Medieval chants were organized into eight modes, identified by the chant’s final note and by its overall tonal range. The church modes were imagined to correlate with ancient Greek modes, from which they are actually quite different.[5] They present a greater musical diversity than the modern major-minor system, and operate according to different principles, largely because they are not built in the same way around the idea of a tonal center.[6] Chant melodies usually move in whole steps up and down the tones of a mode. Jumps of a third are relatively common, but larger jumps are more rare.[7]

There are several common genres of chant, which are different in their musical structure and their performance. Most of the chants in the Poissy processional are responsories and antiphons, which are often performed as a sort of musical conversation between a soloist or a small group and a choir. Both forms alternate between verses and refrains, although they are differently structured and have different tonal characteristics. Although most antiphons are sung in response to the yearly cycle of psalms and canticles, there is also a class of processional antiphons, like the ones that appear in our book, which are longer, independent chants that can often be musically elaborate.[8] The four chants recorded on this site are all antiphons, although they are differently structured. In the first chant of the Candlemas procession, for instance, which begins, “Lumen ad revelationem…,” the choir sings the first refrain, which runs through the first two lines of notation, and then it alternates with the soloists, who take up the different verses. However, the choir sings second chant, beginning “Ave gratia plena…,” through entirely with no responses or repeats.
The manuscript’s music is part of a very old tradition that continues in the present, because it has been preserved in practice and in books.
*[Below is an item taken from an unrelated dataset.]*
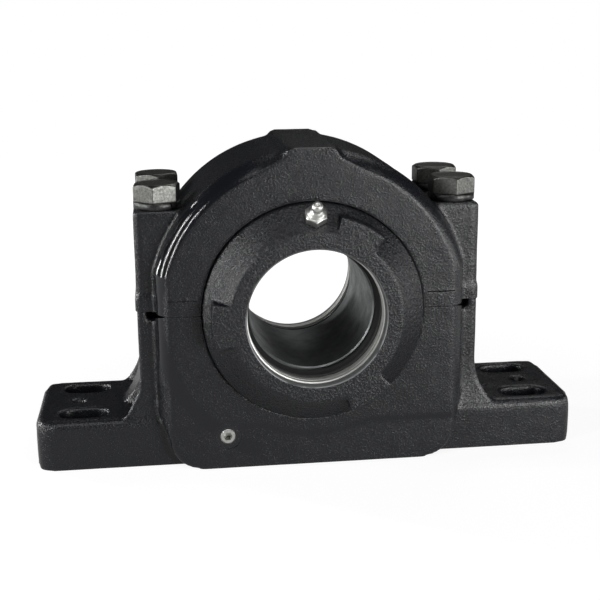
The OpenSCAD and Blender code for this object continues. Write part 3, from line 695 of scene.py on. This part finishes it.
base = cad_copy("housing_base")
print("split faces grown:", grow(base, AXIS, GROWN), "underside:", grow(base, 0, -GROWN))
pour(base, bore_plug())
for spot in BOLTS:
    rod(base, spot, BOLT_PLUG_R, AXIS - 40, AXIS + GROWN)
for spot in DOWELS:
    rod(base, spot, DOWEL_PLUG_R, AXIS - 18, AXIS + GROWN)
plug = rod(base, (0, 0), DRAIN_PLUG_R, 0, 16)
lay_down = Matrix.Rotation(math.radians(-90), 3, "X")
bmesh.ops.rotate(base, verts=plug, cent=(0, 0, 0), matrix=lay_down)
bmesh.ops.translate(base, verts=plug, vec=Vector(DRAIN) * MM)
base = soften("base_casting", base, voxel=1.2, passes=3, lift=0.1)
foot_corners = [v for v in base.verts if abs(v.co.x) > FOOT_CORNER_X * MM
                and abs(v.co.y) > FOOT_CORNER_Y * MM]
smooth(base, foot_corners, CORNER_PASSES, "xy")
base_casting = to_piece("base_casting", base, [housing_enamel, bored_iron])

# %% [markdown]
# ## Holes of the base
# The tapped holes reach 34 mm below the split, and a dowel between each pair of bolts
# locates the cap. The drain hole has a wide shallow spot round it, which was cast and is
# painted. A cutter always reaches a little past the face that it opens.

# %% Cutters for the holes
TAPPED_R = 8.05
TAPPED_DEEP = 34
DOWEL_R = 4.05
DOWEL_DEEP = 13.2
PAST_SPLIT = 10
DRAIN_HOLE_R = 4.55
DRAIN_HOLE_DEEP = 12
DRAIN_SPOT_R = 7.7


def drain_rod(radius, bottom, top):
    bm = bmesh.new()
    rod(bm, (0, 0), radius, bottom, top)
    into_face = Matrix.Rotation(math.radians(-90), 4, "X")
    bm.transform(Matrix.Translation(Vector(DRAIN) * MM) @ into_face)
    return bm


base_holes = bmesh.new()
for spot in BOLTS:
    rod(base_holes, spot, TAPPED_R, AXIS - TAPPED_DEEP, AXIS + PAST_SPLIT)
for spot in DOWELS:
    rod(base_holes, spot, DOWEL_R, AXIS - DOWEL_DEEP, AXIS + PAST_SPLIT)
drain_hole = drain_rod(DRAIN_HOLE_R, 0, DRAIN_HOLE_DEEP)
drain_spot = drain_rod(DRAIN_SPOT_R, -6, 0.5)

# %% [markdown]
# ## Slots to pry the halves apart
# At each corner a wedge is cut under the split, where a bar can lift the cap. It is a block
# whose outer bottom edge is raised to the split, and it opens into the shoulder of the drum.

# %% Cutters for the pry slots
PRY_X = (82.0, 90.4)
PRY_DEEP = 4.4
PRY_DROP = 4.9
POST_FRONT = 34.0

pry_slots = bmesh.new()
for side, face in CORNERS:
    near, far = sorted((face * (POST_FRONT - PRY_DEEP), face * (FACE + 0.5)))
    left, right = sorted((side * PRY_X[0], side * PRY_X[1]))
    block(pry_slots, (left, near, AXIS - PRY_DROP), (right, far, AXIS + 1))
for vert in pry_slots.verts:
    if abs(vert.co.y) > FACE * MM:
        vert.co.z = max(vert.co.z, AXIS * MM)

# %% [markdown]
# ## Cutting the base
# The cuts of the machine shop leave bare iron, the drain spot keeps its paint, and the pry
# slots get a nearly black colour that paints in their shade. The cut at the split stops a
# quarter of a millimetre low, because the halves of the real block meet in a dark line.

# %% Cut the base
above_split = slab(AXIS - SPLIT_GAP / 2, 2 * AXIS)
below_feet = slab(-20, 0)
trim(base_casting, [above_split, below_feet, bore_tool(), base_holes, drain_hole], [bored_iron])
trim(base_casting, [drain_spot], [housing_enamel])
# The pry slots get the near-black colour of painted shade.
trim(base_casting, [pry_slots], [recess_shade_paint])
mark_edges(base_casting, full_bend=0.35)
shade(base_casting.data, 50)
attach(base_casting, "housing")
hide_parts("housing_base")
print("base casting:", len(base_casting.data.polygons), "faces")

# %% [markdown]
# ## The cap casting
# The cap is the upper half: an arch with rounded shoulders, two posts that the bolts pass
# through, a narrow flange along the split and a pad on top. It is made in the same way.
# At both faces the pad runs out into the arch in a slow ramp, so four wedges are melted in
# and the skin is smoothed further there.

# %% Cap casting
PAD_RAMP = [(12, 88.5), (27, 79.5), (26, 76), (12, 76)]
RAMP_DEEP = 7
PAD_SIDE_X = (11, 32)
PAD_SIDE_LOW = AXIS + 74
PAD_END_Y = 38

cap = cad_copy("housing_cap")
print("split faces grown:", grow(cap, AXIS, -GROWN))
pour(cap, bore_plug())
for spot in BOLTS:
    rod(cap, spot, BOLT_PLUG_R, AXIS - GROWN, POST_TOP)
for spot in DOWELS:
    rod(cap, spot, DOWEL_PLUG_R, AXIS - GROWN, AXIS + 16)
for side, face in CORNERS:
    ramp = bmesh.new()
    foot = [ramp.verts.new((side * x * MM, face * FACE * MM, (AXIS + z) * MM)) for x, z in PAD_RAMP]
    pulled = bmesh.ops.extrude_face_region(ramp, geom=[ramp.faces.new(foot)])["geom"]
    bmesh.ops.translate(ramp, vec=(0, -face * RAMP_DEEP * MM, 0), verts=only_points(pulled))
    bmesh.ops.recalc_face_normals(ramp, faces=ramp.faces)
    pour(cap, ramp)
cap = soften("cap_casting", cap, voxel=1.1, passes=3, lift=0.1)
beside_pad = [v for v in cap.verts if PAD_SIDE_X[0] * MM < abs(v.co.x) < PAD_SIDE_X[1] * MM
              and v.co.z > PAD_SIDE_LOW * MM]
pad_ends = [v for v in beside_pad if abs(v.co.y) > PAD_END_Y * MM]
smooth(cap, beside_pad, 6, "xz")
smooth(cap, pad_ends, 24, "xz")
cap_casting = to_piece("cap_casting", cap, [housing_enamel, bored_iron])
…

Many of the chants in the manuscript are written in nearly identical musical form in very long book of commonly used chants, Liber Usualis, which was created and edited over the last century and a half by the Benedictine monks of the Solesmes monastery in France.[9] In addition to words, notes, and instructions, the Liber also marks the mode and genre of each chant.



[1] “Nisi enim ab homine memoria teneantur soni, pereunt, quia scribi non possunt.” Isidore of Seville, Etymologiae, 3:16. As mentioned in Kelly, Capturing Music, 16.
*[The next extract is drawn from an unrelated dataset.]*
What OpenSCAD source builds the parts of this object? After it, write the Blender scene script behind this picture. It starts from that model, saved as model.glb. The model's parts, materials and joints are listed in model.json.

[2] For a description of chant notation see Richard H. Hoppin, Medieval Music (New York: W.W. Norton, 1978), 55-60.

[3] In addition to devising the staff, Guido d’Arezzo also invented a system called solmization, in which each note was associated with one of the syllables, ut, re, mi, fa, sol, la, that begin the phrases of a certain hymn to St John the Baptist, which reads, “Ut quaeant laxis, Resonare fibris/ Mira gestorum Famuli tuorum/ Solve pollute Labii reatum/ Sancte Iohannes.” Solmization became an indispensable teaching tool (as everyone who has watched The Sound of Music knows), but it also helped its maker to develop the tonal theory of western chant around interlocking sets of hexachords, which are groups of six notes with intervals of two whole-tones, a semi-tone, and two more whole-tones. See, Giulio Cattin, Music of the Middle Ages, vol. I, Trans. Steven Botterill (Cambridge: Cambridge University Press, 1984), 56-60 and Hoppin, Medieval Music, 63-4.

[4] Hoppin, Medieval Music, 88-90.

[5] Hoppin, Medieval Music, 69.

[6] Leonard Bernstein gave a Young People’s Concert on 23 November, 1966, in which he discussed the difference between a scale and a mode. His description may be useful to newcomers to musical theory. The full talk is available on youtube. (He gets his orchestra to sing a line of chant. It’s fabulous!)

[7] Hoppin, Medieval Music, 75

[8] On processional antiphons, see David Hiley, Western Plainchant: A Handbook, (Oxford: Clarendon, 1993), 100-104. On the structures of antiphons and responsories, see also, Andrew Hughes, Medieval Manuscripts for Mass and Office: A Guide to Their Organization and Terminology. Toronto: University of Toronto Press, 1982), 26-34.

[9] Several editions of the Liber Usualis, including the 1957 and 1961 volumes, are available for use and download online.